YOUR TASK — Among the entries below, please repeat exactly and only the lines from the line containing "Continue the Blender" to the line containing "BLOCK_EDGE = 0.6", both lines included.

* Start *

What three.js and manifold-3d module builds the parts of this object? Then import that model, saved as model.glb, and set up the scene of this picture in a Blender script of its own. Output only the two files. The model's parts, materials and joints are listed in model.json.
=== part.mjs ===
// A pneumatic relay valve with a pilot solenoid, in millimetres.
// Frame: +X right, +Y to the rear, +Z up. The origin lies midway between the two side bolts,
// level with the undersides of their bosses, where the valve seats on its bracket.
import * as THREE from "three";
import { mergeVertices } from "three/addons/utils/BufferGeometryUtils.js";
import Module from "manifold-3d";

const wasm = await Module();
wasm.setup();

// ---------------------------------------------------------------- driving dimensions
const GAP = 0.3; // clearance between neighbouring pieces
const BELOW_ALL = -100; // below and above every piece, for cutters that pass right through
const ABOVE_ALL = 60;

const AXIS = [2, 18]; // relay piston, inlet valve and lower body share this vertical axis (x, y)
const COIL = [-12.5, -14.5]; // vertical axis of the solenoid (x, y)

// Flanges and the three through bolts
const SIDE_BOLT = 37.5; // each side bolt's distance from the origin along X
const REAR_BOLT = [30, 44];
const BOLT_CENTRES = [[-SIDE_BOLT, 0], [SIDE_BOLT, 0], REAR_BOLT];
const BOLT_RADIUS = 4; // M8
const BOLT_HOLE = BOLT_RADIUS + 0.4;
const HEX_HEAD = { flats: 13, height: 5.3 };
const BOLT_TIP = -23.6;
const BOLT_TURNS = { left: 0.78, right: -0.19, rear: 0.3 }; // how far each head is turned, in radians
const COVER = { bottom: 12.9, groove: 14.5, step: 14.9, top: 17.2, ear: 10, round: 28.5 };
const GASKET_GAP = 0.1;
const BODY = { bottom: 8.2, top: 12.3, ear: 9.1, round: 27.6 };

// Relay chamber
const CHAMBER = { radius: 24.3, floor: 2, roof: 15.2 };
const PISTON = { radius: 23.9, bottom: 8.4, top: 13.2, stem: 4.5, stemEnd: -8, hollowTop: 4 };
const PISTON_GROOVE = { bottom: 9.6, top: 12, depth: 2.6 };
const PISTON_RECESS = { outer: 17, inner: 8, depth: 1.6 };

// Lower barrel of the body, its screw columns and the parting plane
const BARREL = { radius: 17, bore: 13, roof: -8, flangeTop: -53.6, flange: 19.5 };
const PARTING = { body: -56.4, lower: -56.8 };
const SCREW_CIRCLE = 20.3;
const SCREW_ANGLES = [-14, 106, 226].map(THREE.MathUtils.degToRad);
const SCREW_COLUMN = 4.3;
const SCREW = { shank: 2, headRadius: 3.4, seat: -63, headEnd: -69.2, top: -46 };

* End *
* Start *

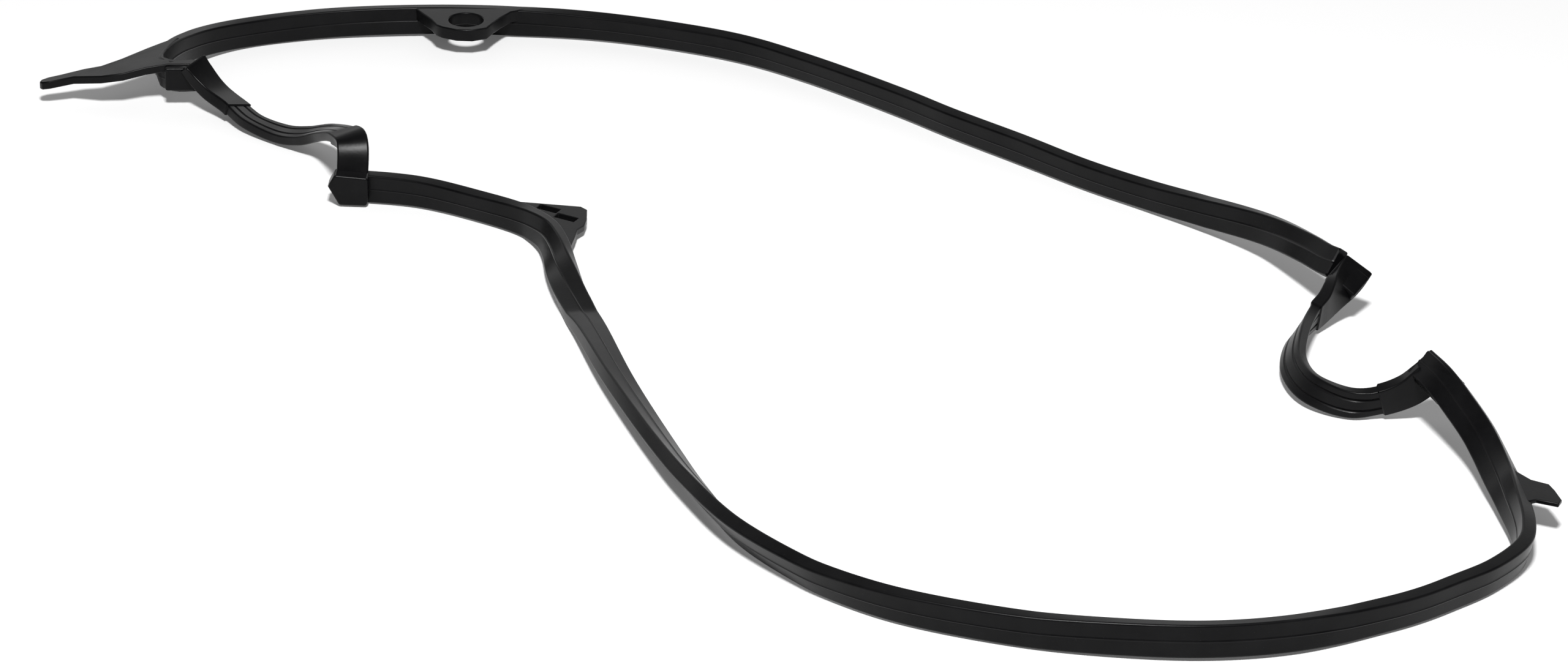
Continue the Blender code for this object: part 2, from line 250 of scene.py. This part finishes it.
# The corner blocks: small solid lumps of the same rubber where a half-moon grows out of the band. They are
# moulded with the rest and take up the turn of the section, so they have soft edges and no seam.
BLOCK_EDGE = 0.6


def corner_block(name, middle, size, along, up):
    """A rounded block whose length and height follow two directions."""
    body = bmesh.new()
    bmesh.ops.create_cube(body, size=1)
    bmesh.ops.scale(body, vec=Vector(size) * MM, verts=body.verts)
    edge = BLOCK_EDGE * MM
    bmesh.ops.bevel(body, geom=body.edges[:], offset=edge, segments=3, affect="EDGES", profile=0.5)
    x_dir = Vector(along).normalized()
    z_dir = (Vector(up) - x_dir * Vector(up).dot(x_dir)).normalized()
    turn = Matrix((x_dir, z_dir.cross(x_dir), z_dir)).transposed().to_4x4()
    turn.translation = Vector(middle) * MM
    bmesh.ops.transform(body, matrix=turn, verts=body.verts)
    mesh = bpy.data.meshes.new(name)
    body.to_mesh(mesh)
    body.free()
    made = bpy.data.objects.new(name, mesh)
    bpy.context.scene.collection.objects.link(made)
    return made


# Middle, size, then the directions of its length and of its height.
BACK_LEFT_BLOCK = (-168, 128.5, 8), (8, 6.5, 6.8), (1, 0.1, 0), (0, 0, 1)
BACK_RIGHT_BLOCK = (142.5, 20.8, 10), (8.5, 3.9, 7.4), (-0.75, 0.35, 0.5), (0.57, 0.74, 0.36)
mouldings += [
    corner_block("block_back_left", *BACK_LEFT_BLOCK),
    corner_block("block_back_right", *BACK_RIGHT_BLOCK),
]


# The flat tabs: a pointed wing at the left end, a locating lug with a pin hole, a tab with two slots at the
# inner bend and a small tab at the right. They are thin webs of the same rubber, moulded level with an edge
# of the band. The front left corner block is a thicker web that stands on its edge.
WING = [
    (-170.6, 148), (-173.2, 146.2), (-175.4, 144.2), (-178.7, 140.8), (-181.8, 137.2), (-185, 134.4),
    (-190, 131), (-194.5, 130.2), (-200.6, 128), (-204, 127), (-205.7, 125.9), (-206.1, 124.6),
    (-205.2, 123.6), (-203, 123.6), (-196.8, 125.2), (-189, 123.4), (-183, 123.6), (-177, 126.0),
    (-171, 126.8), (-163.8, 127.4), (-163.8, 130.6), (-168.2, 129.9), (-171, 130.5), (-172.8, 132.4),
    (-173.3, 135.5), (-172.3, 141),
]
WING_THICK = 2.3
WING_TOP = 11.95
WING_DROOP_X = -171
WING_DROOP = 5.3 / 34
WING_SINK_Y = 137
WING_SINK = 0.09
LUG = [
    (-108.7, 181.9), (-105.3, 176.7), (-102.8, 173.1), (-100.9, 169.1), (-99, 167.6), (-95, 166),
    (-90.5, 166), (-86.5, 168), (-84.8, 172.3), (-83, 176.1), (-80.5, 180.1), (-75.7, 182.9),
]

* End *

THE RESPONSE —
Continue the Blender code for this object: part 2, from line 250 of scene.py. This part finishes it.
# The corner blocks: small solid lumps of the same rubber where a half-moon grows out of the band. They are
# moulded with the rest and take up the turn of the section, so they have soft edges and no seam.
BLOCK_EDGE = 0.6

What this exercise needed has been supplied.